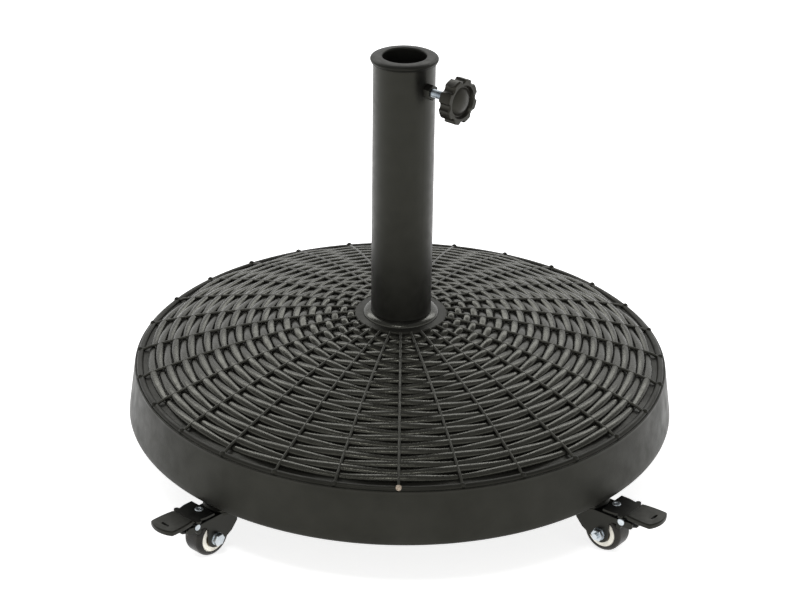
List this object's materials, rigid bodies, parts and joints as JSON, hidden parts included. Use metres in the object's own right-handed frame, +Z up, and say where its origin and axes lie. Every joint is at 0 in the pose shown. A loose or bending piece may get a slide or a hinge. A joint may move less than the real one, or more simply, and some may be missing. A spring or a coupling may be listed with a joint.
{
  "type": "parasol base",
  "caption": "Round weighted parasol base with a woven-effect domed top, a steel pole socket with a clamp knob, and swivel castors with foot brakes.",
  "frame": {"origin": "on the disc's axis at floor level, under the middle of the base", "axes": "+Z up along the pole socket; the castors stand on the diagonals of X and Y; the clamp knob points between +X and -Y"},
  "size_m": [0.5198, 0.5198, 0.4072],
  "materials": {
    "woven_shell": "moulded weave, satin",
    "concrete": "cast concrete",
    "black_tray": "moulded, matt",
    "black_enamel": "powder coated, semi-gloss",
    "gloss_collar": "moulded, glossy",
    "cap_plastic": "moulded, satin",
    "knob_plastic": "moulded, glossy",
    "nylon": "natural nylon",
    "zinc": "bright zinc plate",
    "brass": "turned",
    "bearing_steel": "polished",
    "fork_enamel": "black enamel, semi-gloss",
    "tyre_rubber": "smooth polyurethane tread",
    "white_hub": "cream white, moulded",
    "bearing_gold": "yellow passivated, greased",
    "pedal_plastic": "moulded, satin"
  },
  "bodies": {
    "base": {"weight_shell": "woven_shell", "ballast_core": "concrete", "base_tray": "black_tray", "castor_inserts": "brass", "pole_tube": "black_enamel", "foot_bolt": "zinc", "hub_collar": "gloss_collar", "top_cap": "cap_plastic", "clamp_nut": "black_enamel", "front_left_castor_stem": "fork_enamel", "front_right_castor_stem": "fork_enamel", "rear_right_castor_stem": "fork_enamel", "rear_left_castor_stem": "fork_enamel"},
    "clamp_pad": {"clamp_pad": "nylon"},
    "clamp_knob": {"clamp_screw": "zinc", "knob": "knob_plastic"},
    "front_left_swivel": {"front_left_castor_balls": "bearing_steel", "front_left_castor_fork": "fork_enamel", "front_left_axle_bolt": "zinc", "front_left_axle_nut": "zinc", "front_left_brake_pin": "zinc"},
    "front_left_wheel": {"front_left_tyre": "tyre_rubber", "front_left_wheel_hub": "white_hub", "front_left_wheel_bearing": "bearing_gold"},
    "front_left_brake": {"front_left_brake_lever": "fork_enamel", "front_left_pedal_sleeve": "pedal_plastic", "front_left_lever_rivet": "zinc"},
    "front_right_swivel": {"front_right_castor_balls": "bearing_steel", "front_right_castor_fork": "fork_enamel", "front_right_axle_bolt": "zinc", "front_right_axle_nut": "zinc", "front_right_brake_pin": "zinc"},
    "front_right_wheel": {"front_right_tyre": "tyre_rubber", "front_right_wheel_hub": "white_hub", "front_right_wheel_bearing": "bearing_gold"},
    "front_right_brake": {"front_right_brake_lever": "fork_enamel", "front_right_pedal_sleeve": "pedal_plastic", "front_right_lever_rivet": "zinc"},
    "rear_right_swivel": {"rear_right_castor_balls": "bearing_steel", "rear_right_castor_fork": "fork_enamel", "rear_right_axle_bolt": "zinc", "rear_right_axle_nut": "zinc", "rear_right_brake_pin": "zinc"},
    "rear_right_wheel": {"rear_right_tyre": "tyre_rubber", "rear_right_wheel_hub": "white_hub", "rear_right_wheel_bearing": "bearing_gold"},
    "rear_right_brake": {"rear_right_brake_lever": "fork_enamel", "rear_right_pedal_sleeve": "pedal_plastic", "rear_right_lever_rivet": "zinc"},
    "rear_left_swivel": {"rear_left_castor_balls": "bearing_steel", "rear_left_castor_fork": "fork_enamel", "rear_left_axle_bolt": "zinc", "rear_left_axle_nut": "zinc", "rear_left_brake_pin": "zinc"},
    "rear_left_wheel": {"rear_left_tyre": "tyre_rubber", "rear_left_wheel_hub": "white_hub", "rear_left_wheel_bearing": "bearing_gold"},
    "rear_left_brake": {"rear_left_brake_lever": "fork_enamel", "rear_left_pedal_sleeve": "pedal_plastic", "rear_left_lever_rivet": "zinc"}
  },
  "joints": [
    {"name": "clamp_travel", "type": "slide", "parent": "base", "child": "clamp_pad", "axis": [-0.7373, 0.6756, 0], "range_m": [0, 0.0075]},
    {"name": "knob_turn", "type": "hinge", "parent": "clamp_pad", "child": "clamp_knob", "pos_m": [0.02949, -0.02702, 0.3796], "axis": [-0.7373, 0.6756, 0], "range_deg": [0, 2160]},
    {"name": "front_left_swivel_turn", "type": "hinge", "parent": "base", "child": "front_left_swivel", "pos_m": [-0.16758, -0.16758, 0.042], "axis": [0, 0, 1], "continuous": true},
    {"name": "front_left_wheel_roll", "type": "hinge", "parent": "front_left_swivel", "child": "front_left_wheel", "pos_m": [-0.18074, -0.18074, 0.019], "axis": [0.7071, -0.7071, 0], "continuous": true},
    {"name": "front_left_brake_press", "type": "hinge", "parent": "front_left_swivel", "child": "front_left_brake", "pos_m": [-0.19656, -0.19656, 0.0406], "axis": [0.7071, -0.7071, 0], "range_deg": [0, 12]},
    {"name": "front_right_swivel_turn", "type": "hinge", "parent": "base", "child": "front_right_swivel", "pos_m": [0.16758, -0.16758, 0.042], "axis": [0, 0, 1], "continuous": true},
    {"name": "front_right_wheel_roll", "type": "hinge", "parent": "front_right_swivel", "child": "front_right_wheel", "pos_m": [0.18151, -0.17991, 0.019], "axis": [0.6626, 0.749, 0], "continuous": true},
    {"name": "front_right_brake_press", "type": "hinge", "parent": "front_right_swivel", "child": "front_right_brake", "pos_m": [0.19827, -0.19473, 0.0406], "axis": [0.6626, 0.749, 0], "range_deg": [0, 12]},
    {"name": "rear_right_swivel_turn", "type": "hinge", "parent": "base", "child": "rear_right_swivel", "pos_m": [0.16758, 0.16758, 0.042], "axis": [0, 0, 1], "continuous": true},
    {"name": "rear_right_wheel_roll", "type": "hinge", "parent": "rear_right_swivel", "child": "rear_right_wheel", "pos_m": [0.18119, 0.18027, 0.019], "axis": [-0.682, 0.7314, 0], "continuous": true},
    {"name": "rear_right_brake_press", "type": "hinge", "parent": "rear_right_swivel", "child": "rear_right_brake", "pos_m": [0.19755, 0.19553, 0.0406], "axis": [-0.682, 0.7314, 0], "range_deg": [0, 12]},
    {"name": "rear_left_swivel_turn", "type": "hinge", "parent": "base", "child": "rear_left_swivel", "pos_m": [-0.16758, 0.16758, 0.042], "axis": [0, 0, 1], "continuous": true},
    {"name": "rear_left_wheel_roll", "type": "hinge", "parent": "rear_left_swivel", "child": "rear_left_wheel", "pos_m": [-0.1813, 0.18015, 0.019], "axis": [-0.6756, -0.7373, 0], "continuous": true},
    {"name": "rear_left_brake_press", "type": "hinge", "parent": "rear_left_swivel", "child": "rear_left_brake", "pos_m": [-0.19779, 0.19526, 0.0406], "axis": [-0.6756, -0.7373, 0], "range_deg": [0, 12]}
  ],
  "couplings": [
    {"joint": "knob_turn", "follows": "clamp_travel", "rad_per_m": 5026.5}
  ]
}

> **Direction**
Look over the listing. Pull out every line with the string "bodies" in it.

> **Solution to this problem**
List this object's materials, rigid bodies, parts and joints as JSON, hidden parts included. Use metres in the object's own right-handed frame, +Z up, and say where its origin and axes lie. Every joint is at 0 in the pose shown. A loose or bending piece may get a slide or a hinge. A joint may move less than the real one, or more simply, and some may be missing. A spring or a coupling may be listed with a joint.
  "bodies": {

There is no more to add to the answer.